Question

$A{s}_2{S}_3+\underset{–}{X}N{O}_3^{-}+\underset{–}{Y}{H}^{+}\to 2AS{O}_4^{3-}+\underset{–}{Z}N{O}_2+\underset{–}{A}S+2H_{2}O$ Here X,Y,Z and A respectively are

• A. 10, 4, 10, 3
• B. 5, 4, 5, 3
• C. 4, 10, 3, 10
• D. None of these

Answer 1

The correct option is A 10, 4, 10, 3

This is a very special case of redox reaction. Note that the given reaction involves two oxidations and one reduction.
a. Two oxidation half reactions are
$i.A{s}^{3+}\to As{O}_4^{3-}ii.S^{2-}\to S$
Now balance and add the two equations to get
$2A{s}^{3+}+3S^{2-}+8H_{2}O\to 2As{O}_4^{3-}+3S+16H^{+}+10e^{-}$
b.
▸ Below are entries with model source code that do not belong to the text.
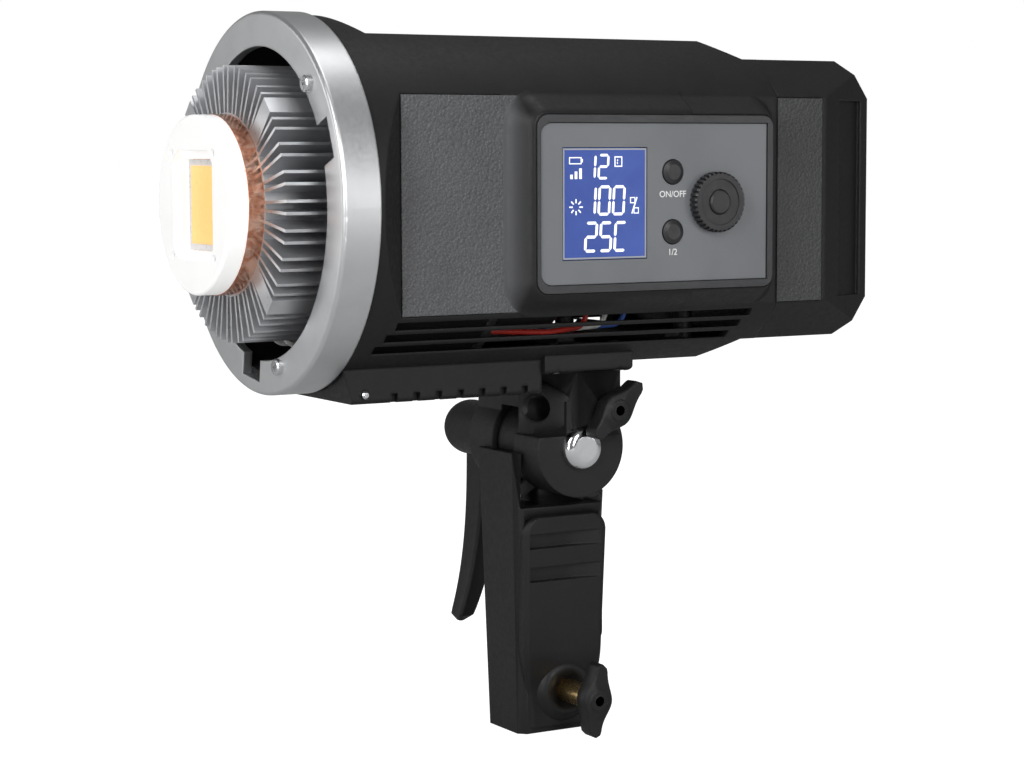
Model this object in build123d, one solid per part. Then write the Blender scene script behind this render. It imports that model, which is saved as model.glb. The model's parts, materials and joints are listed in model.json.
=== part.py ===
from build123d import *
import math
import os

# Continuous LED studio head of monolight form, on its tilting stand grip.
# Millimetres. The origin is the centre of the stand socket's mouth, +Z is up,
# the light faces -Y and the control panel is on +X. Depths run back from the
# front of the mount ring, and heights in the head run from the light axis.

# ---- Places of the main axes ----
tilt_z = 100.0          # tilt axis (along X) above the socket mouth
yoke_h = 26.6           # from the tilt axis up to the saddle
front_y = -107.5        # front face of the mount ring

# ---- Fits ----
seat_gap = 0.2          # clearance of a part dropped into its seat
move_gap = 0.3          # clearance beside a moving part
run_gap = 0.05          # radial running clearance of a shaft or hub
thread_bite = 0.2       # radial overlap of a screw's thread in its pilot hole
over = 1.0              # how far a cutter runs past the face it opens
m3_r = 1.5
m3_shank_r = 1.25       # plain shank that stands in for the thread
m3_head_r = 2.75
m3_head_h = 1.7

# ---- Housing ----
body_r = 61.0           # round collar and shoulders of the housing
side_cut = 11.0         # depth of the side flats
top_cut = 6.7           # depth of the top and bottom flats
neck_drop = 6.3         # step from those flats down to the battery
wall = 2.6
rear_wall = 3.0
top_ramp_end = 25.0     # depth where the top flat begins
side_ramp_end = 25.7    # depth where the side flats begin
neck_length = 6.0       # ends of the housing that match the battery's height
neck_ramp = 12.0
shell_boss_r = 3.6
shell_screw_drop = 6.8  # shell screws below the top flat
shell_screw_from_neck = (66.0, 23.0)
shell_screw_seat = 14.0 # where the screw heads bear, out from the middle
contact_half_w = 22.0   # window to the battery contacts
contact_half_h = 14.0

# ---- Louvres, a set of long slots at the lower corners ----
slot_count = 3
slot_h = 2.5
slot_pitch = 3.9
slot_drop = 2.9         # first slot below the side flat
slot_start = 25.0
slot_end_wall = 9.0     # from the first slot's end to the housing's
slot_step = 2.3         # each lower slot starts and ends this much further forward
slot_deep = 20.0        # how far the slots reach in from the side flat

# ---- Grained side pads ----
pad_t = 1.2
pad_rise = 0.3          # how far a pad stands out of its flat
pad_margin = 0.3        # flat left above and below a pad
pad_to_bump = 2.0

# ---- Control bump, bezel and plate on the near side ----
bump_start = 64.0
bump_h = 8.5
bump_taper = 35.0
bump_corner = 10.0
bump_wall = 3.4
bump_tail = 1.8         # from the bump's foot to the end of the housing
throat_inset = 2.0      # how much smaller the way into the bump is than the bump
panel_floor_t = 2.4     # wall under the bezel's recess
bezel_front = 6.0       # bezel's edges from the bump's foot
bezel_rear = 6.2
bezel_margin = 6.4
bezel_corner = 4.0
bezel_seat = 1.5        # depth of the recess that holds bezel and plate
bezel_rise = 0.4
bezel_front_w = 1.5
bezel_rear_w = 2.4
bezel_side_w = 2.7
plate_t = 1.3
board_t = 1.6
board_front = 8.0       # control board's edges from the bump's foot
board_rear = 8.2
board_margin = 7.9
board_boss_r = 2.8
board_screw_r = 1.25
board_screw_in = 4.2    # board screws from the board's edges
switch_size = 6.0
encoder_size = 12.0

# ---- Display, buttons and dial, in order along the plate ----
lcd_from_bezel = 9.9
lcd_length = 31.8
lcd_margin = 8.0        # plate left above and below the display
lcd_frame = 2.0
lcd_drop = 0.3          # window below the plate
button_from_lcd = 10.2
button_r = 3.9
button_heights = (10.0, -9.6)
button_rise = 1.0
button_dome = 0.7
button_flange_w = 1.0
button_flange_t = 1.0
button_travel = 0.8
dial_from_button = 16.6
dial_to_bezel = 23.5
dial_r = 10.0
dial_teeth = 36
dial_tooth_h = 0.7
dial_tooth_w = 0.8
dial_h = 3.4
dial_rim_w = 2.4
dial_dish = 0.5
dial_hub_r = 5.6
dial_snap = 0.8
set_r = 4.0
edge_break = 0.5

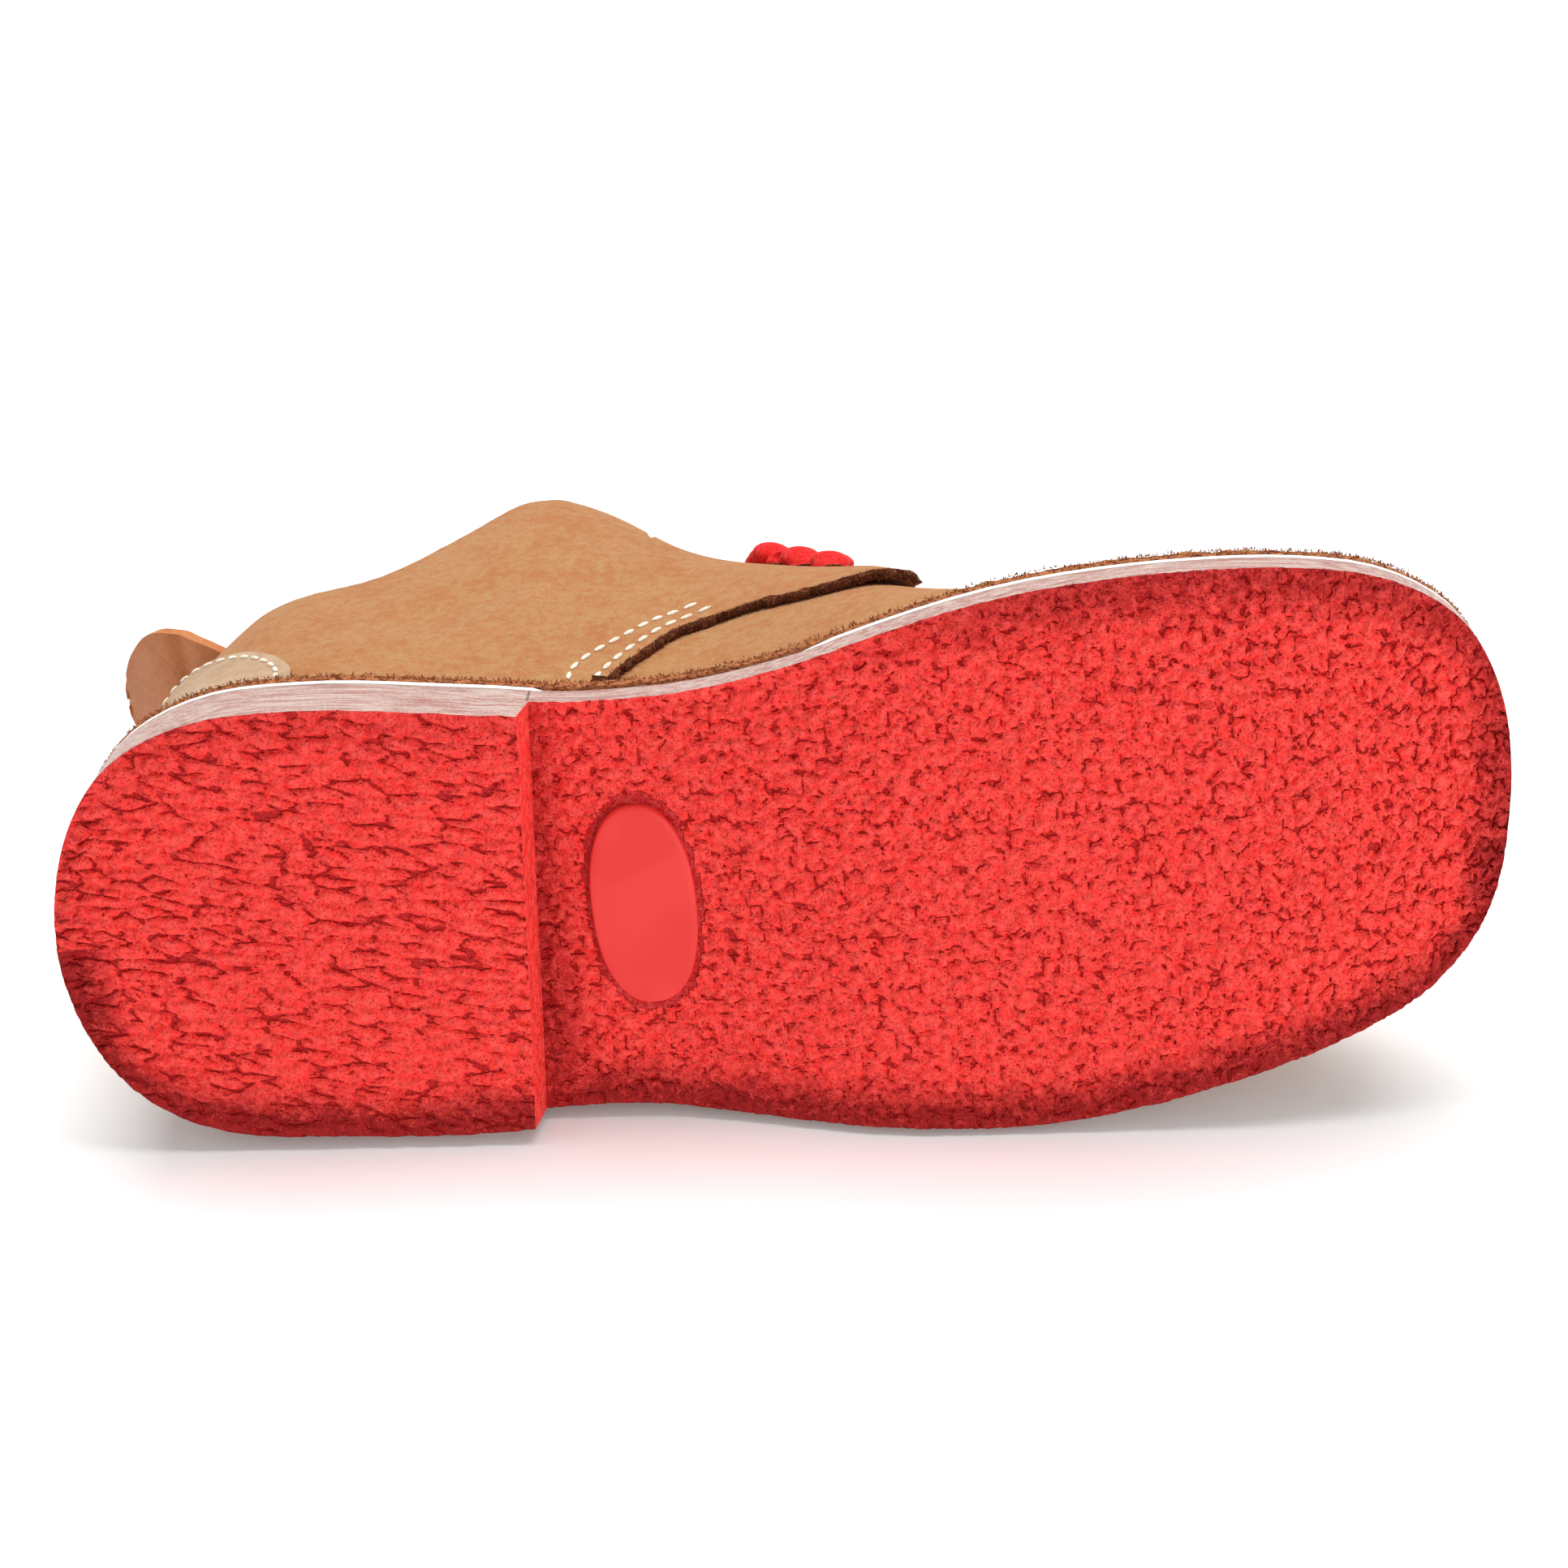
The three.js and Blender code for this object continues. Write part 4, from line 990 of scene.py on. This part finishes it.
flange_stitches = strewn("flange_stitches", stitch, stitch_places(
    flange_line, np.tile((0.0, 0.0, 1.0), (len(flange_line), 1)), STITCH_PITCH))
for piece in (quarter_stitches, flange_stitches):
    smooth(piece)
    piece.data.materials.append(ivory.material)
    settle(piece)

# --- Upper: raw fibres -------------------------------------------------------------------------------
# The front edge of the quarters and the rim of the flange were cut and left raw, so that short hairs
# of the leather stand out of them.
EDGE_HAIRS = 2600
RIM_HAIRS = 5200
hair_dice = np.random.default_rng(11)
hair = small_shape(bpy.ops.mesh.primitive_cone_add, (1, 1, 1),
                   vertices=3, radius1=0.12, radius2=0.0, depth=1.0)
hair.transform(Matrix.Rotation(math.pi / 2, 4, "Y") @ Matrix.Translation((0, 0, 0.5)))


def hairs(roots, ways, inwards, depth, count, longest):
    """Places for hairs on a cut edge: anywhere over its thickness, pointing roughly outwards."""
    spots = []
    for index in hair_dice.uniform(0, len(roots) - 1.001, count):
        low, part = int(index), index % 1
        root = roots[low] * (1 - part) + roots[low + 1] * part
        root = root + inwards[low] * depth * hair_dice.uniform(0.05, 0.95)
        way = ways[low] + hair_dice.normal(0, 0.55, 3)
        length = hair_dice.uniform(0.25, 1.0) * longest
        spots.append(placed(root - ways[low] * 0.15, way, (0.3, 0.4, 0.86), length))
    return spots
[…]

Reduction half reaction: $N{O}_3^{-}\to N{O}_2$
Now balance the reduction half reaction and proceed as usual .
$N{O}_3^{-}+2H^{+}+1e^{-}\to N{O}_2+H_{2}O$
Adding the two reactions (i) and (ii), we get
$A{s}_2{S}_3+10N{O}_3^{-}+4H^{+}\to 2As{O}_4^{3-}+10N{O}_2+3S+2H_{2}O$
Note : In the above type of cases, take total change in oxidation state (increase or decrease) for cross multiplication while adding oxidation and reductions. For example, in the given case, 10 electrons are lost per mole of $A{s}_2{S}_3$.